No artwork on the albums, sort of cheesy if you ask me...

No artwork on the albums, sort of cheesy if you ask me…

Specks of those songs travel as well, from The Beatles’ “Please Please Me” to “What’s Inside A Girl” by The Cramps, a Welsh band in between.  I’m gearing up for some writing in April, and by July, I’ll be celebrating two years as an indie author.  Maybe it’s my rock ‘n roll sensibilities keeping me enthused, maybe it’s a never-quiet creative spirit.  Maybe it’s music, well, I know it’s music; give me a song, I’ll tell you a story.  It’s the indie theory of relativity, far easier to digest than Einstein’s theory of relativity, but part and parcel of this great and grand universe.  Write your story, or make your music, and join the party!

Hard not to get inspired by this, pink vinyl to boot!

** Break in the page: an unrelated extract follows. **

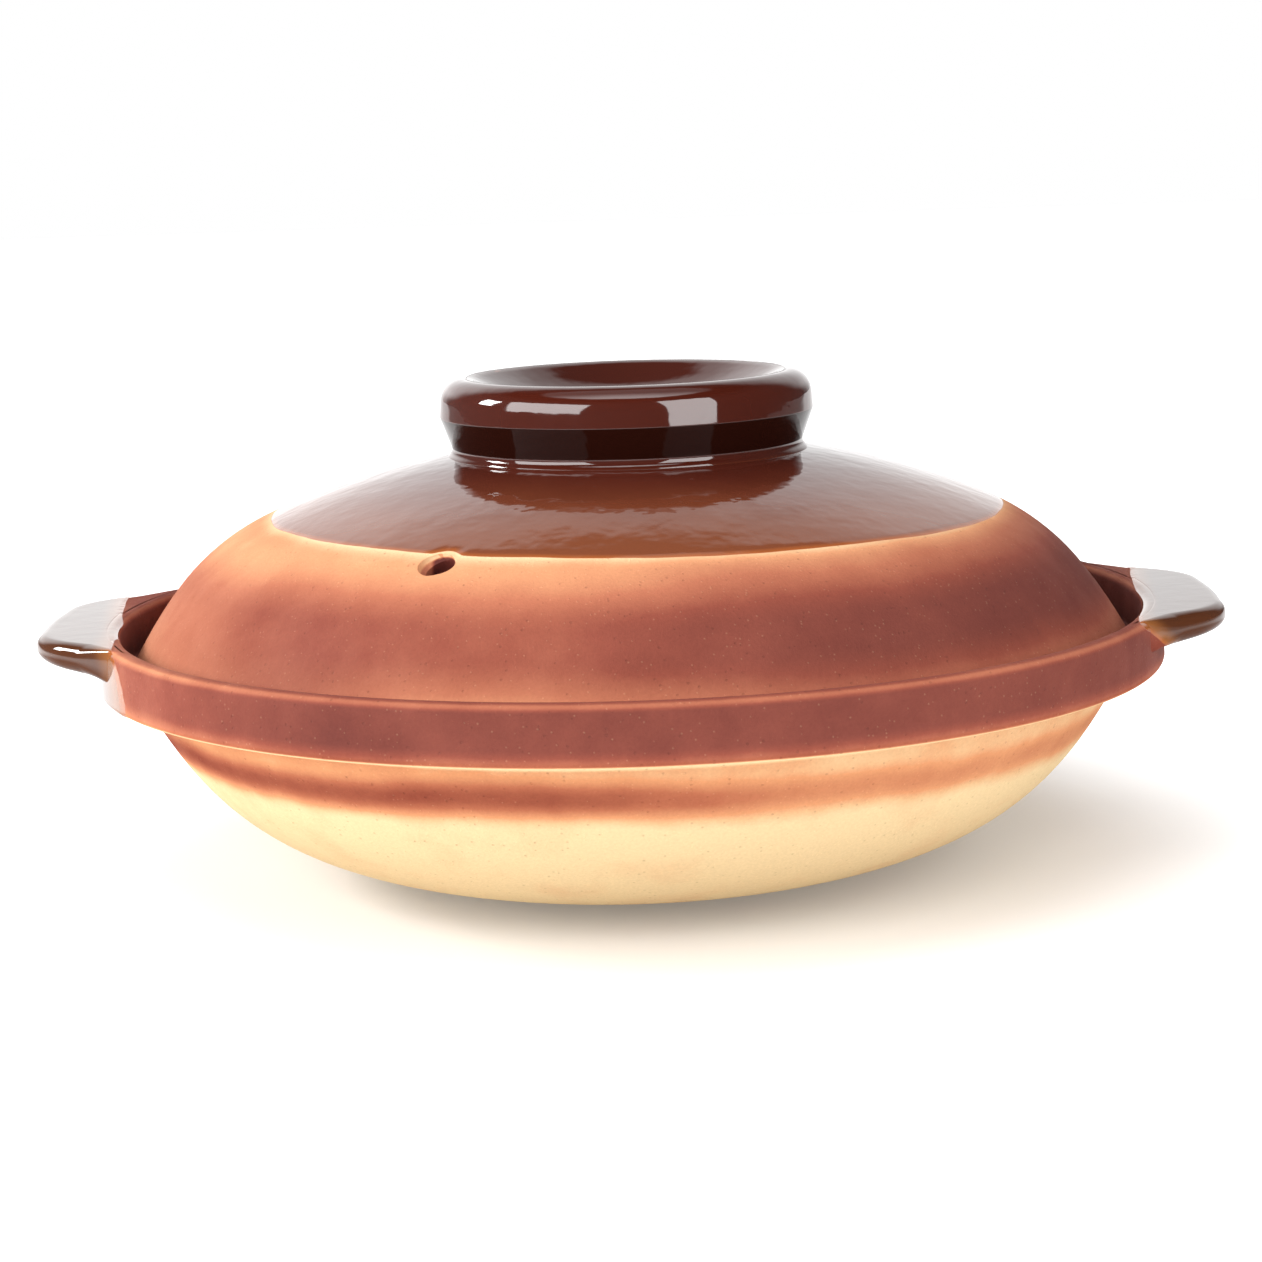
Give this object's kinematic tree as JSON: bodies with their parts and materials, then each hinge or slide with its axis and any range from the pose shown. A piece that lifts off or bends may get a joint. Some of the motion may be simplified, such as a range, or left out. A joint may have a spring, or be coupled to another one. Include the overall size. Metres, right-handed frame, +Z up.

2 thoughts on “The indie theory of relativity

    1. Anna Scott Graham Post author

      Thanks Jill. So far, it’s been a wonderful experience! 🙂

      The Cramps were formed in the late 1970s as an alternate rockabilly group, but ended up as a husband and wife who stayed true to their love for 1950s tunes. Lead singer Lux Interior died a few years ago from a heart attack, but he and guitarist-wife Poison Ivy were still playing with various drummers and bassists right to the end of Lux’s life.